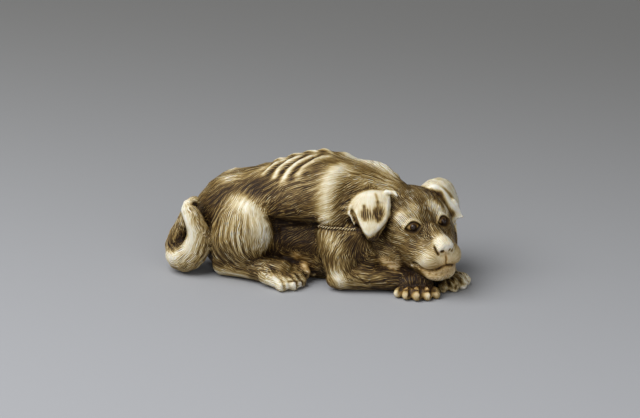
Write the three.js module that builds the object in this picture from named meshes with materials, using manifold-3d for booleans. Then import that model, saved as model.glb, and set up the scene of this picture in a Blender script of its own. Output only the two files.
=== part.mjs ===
// A Japanese netsuke: a lean puppy lying down with its chin on its crossed forepaws, carved from one piece
// of ivory, with two pupils of dark horn let into the eyes.
//
// Millimetres, +Z up. +X runs from rump to head and +Y points to the puppy's left side. The head is turned
// to the puppy's right. The origin ends up under the middle of the piece, on the surface it stands on.

import * as THREE from "three";
import { mergeVertices } from "three/addons/utils/BufferGeometryUtils.js";
import Module from "manifold-3d";

const wasm = await Module();
wasm.setup();

// ---- Driving dimensions ------------------------------------------------------------------------------

const MIDLINE = 8; // y of the spine
const BACK_TOP = 23; // height of the arched back
const BODY_HALF_WIDTH = 9.4; // ribcage, spine to flank
const FLANK_FOLD = 11; // height of the fold between ribcage and belly
const RIBS = 5; // that show on each flank
const RIB_PITCH = 2.15;
const FIRST_RIB = -0.4; // x of the foremost, at the spine
const HEAD_AT = new THREE.Vector3(19.9, 4.0, 11.9); // the point midway between the eyes
const HEAD_TURN = -45; // degrees from the body's line, towards the puppy's right
const EYE = [-1.2, 2.8, 0.35]; // centre of the left eyeball in the head's own frame
const PUPIL_RADIUS = 0.62;
const PUPIL_CLEARANCE = 0.04; // all round the horn, in its socket
const CORD_HOLE_RADIUS = 1.6;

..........

Your instructions: Nothing should be left out: repeat all of the data exactly.

Task response:
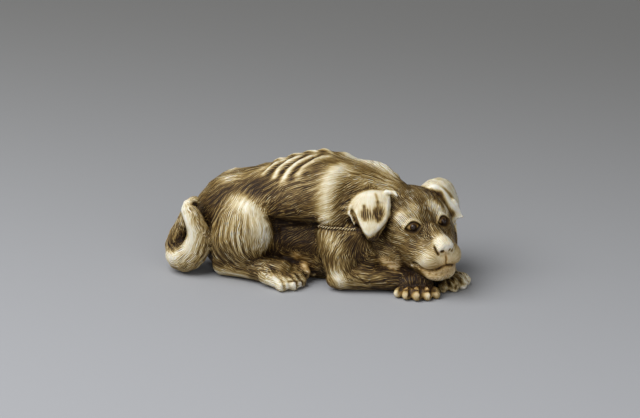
Write the three.js module that builds the object in this picture from named meshes with materials, using manifold-3d for booleans. Then import that model, saved as model.glb, and set up the scene of this picture in a Blender script of its own. Output only the two files.
=== part.mjs ===
// A Japanese netsuke: a lean puppy lying down with its chin on its crossed forepaws, carved from one piece
// of ivory, with two pupils of dark horn let into the eyes.
//
// Millimetres, +Z up. +X runs from rump to head and +Y points to the puppy's left side. The head is turned
// to the puppy's right. The origin ends up under the middle of the piece, on the surface it stands on.

import * as THREE from "three";
import { mergeVertices } from "three/addons/utils/BufferGeometryUtils.js";
import Module from "manifold-3d";

const wasm = await Module();
wasm.setup();

// ---- Driving dimensions ------------------------------------------------------------------------------

const MIDLINE = 8; // y of the spine
const BACK_TOP = 23; // height of the arched back
const BODY_HALF_WIDTH = 9.4; // ribcage, spine to flank
const FLANK_FOLD = 11; // height of the fold between ribcage and belly
const RIBS = 5; // that show on each flank
const RIB_PITCH = 2.15;
const FIRST_RIB = -0.4; // x of the foremost, at the spine
const HEAD_AT = new THREE.Vector3(19.9, 4.0, 11.9); // the point midway between the eyes
const HEAD_TURN = -45; // degrees from the body's line, towards the puppy's right
const EYE = [-1.2, 2.8, 0.35]; // centre of the left eyeball in the head's own frame
const PUPIL_RADIUS = 0.62;
const PUPIL_CLEARANCE = 0.04; // all round the horn, in its socket
const CORD_HOLE_RADIUS = 1.6;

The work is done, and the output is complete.